Japan’s New Stablecoin Rules: Building a Financial Skyscraper with Ironclad Scaffolding
Imagine constructing a skyscraper without blueprints or safety nets. You wouldn’t—yet that’s how some stablecoin projects have operated: freewheeling, under-collateralized, and vulnerable to sudden collapses. Japan’s Financial Services Agency (FSA) is stepping in with draft rules that promise to turn wobbly tokens into rock-solid pillars.
What the FSA Proposal Covers
The FSA’s rulebook reads like a safety manual for digital finance. Here are the headline acts:
- 100% Collateralization: Every stablecoin must be backed by assets equal to its circulating supply—no ifs, ands, or fractional games.
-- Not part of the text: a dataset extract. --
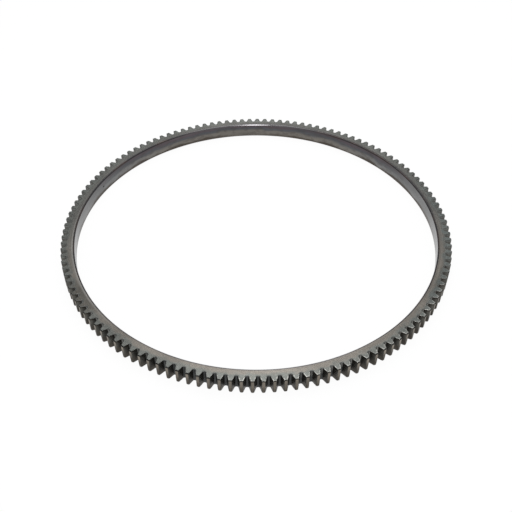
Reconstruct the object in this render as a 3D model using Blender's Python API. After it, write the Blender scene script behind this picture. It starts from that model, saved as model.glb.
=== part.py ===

- Segregated Reserves: Customer funds are ring-fenced from issuers’ operating coffers, cutting the risk of co-mingling.
- Licensing Under the Payment Services Act: No minting without registration.
- Regular Independent Audits: Full disclosures to the FSA, keeping operators honest and investors reassured.
- No Algorithmics or Fractional Models: Anything that smells like synthetic yield or partial backing is out.
Exchanges Under the Microscope
It’s not just stablecoins in the spotlight. Crypto exchanges will face tighter KYC/AML checks, higher capital buffers, and more rigorous reporting. Think of it as requiring seatbelts in every seat—and mandating crash tests at every launch.
Why This Matters
1) Investor Confidence: With tokens fully collateralized and audits on tap, the odds of a sudden de-peg plunge shrink dramatically.
2) Systemic Stability: By corralling reserves and data, the FSA is aiming to prevent domino effects across markets.
3) Global Blueprint: If Japan pulls this off, other regulators may follow, creating a harmonized rulebook for stablecoins worldwide.
A Double-Edged Sword for Startups
These “ironclad scaffolds” won’t come cheap. Smaller projects could struggle to stash the necessary collateral or endure the licensing climb. For big issuers, the rules are predictable boundaries. For lean startups, they could spell an exit or a scramble to secure fresh capital.
Drawing Parallels: From High-Rise Construction to Crypto Compliance
Just as a building’s scaffolding protects workers and structure alike, Japan’s measures erect a protective frame around stablecoins and exchanges. Without it, any gust—a sudden withdrawal or a hack—could send the whole market swaying. With solid guardrails, however, you get confidence to innovate sky-high.
Next Steps and Global Ripples
The draft is open for feedback until late 2024, giving industry players time to adapt. Discussions are already buzzing around phased rollouts or carve-outs for small issuers. Meanwhile, regulators from the U.S. to Europe are watching closely: Will these rules become the industry’s new foundation?
Key Takeaways
- Japan’s FSA demands 100% full reserves and no fractional or algorithmic models.
- Exchanges face stiffer KYC/AML rules and higher capital requirements.
- Large players gain clarity; smaller projects confront steep compliance costs.
- This framework could set global standards for stablecoin safety.
In the race for a safer digital-asset future, Japan is betting that strong scaffolding trumps risky leaps. As the crypto world watches, these rules may well become the foundation on which tomorrow’s innovators build.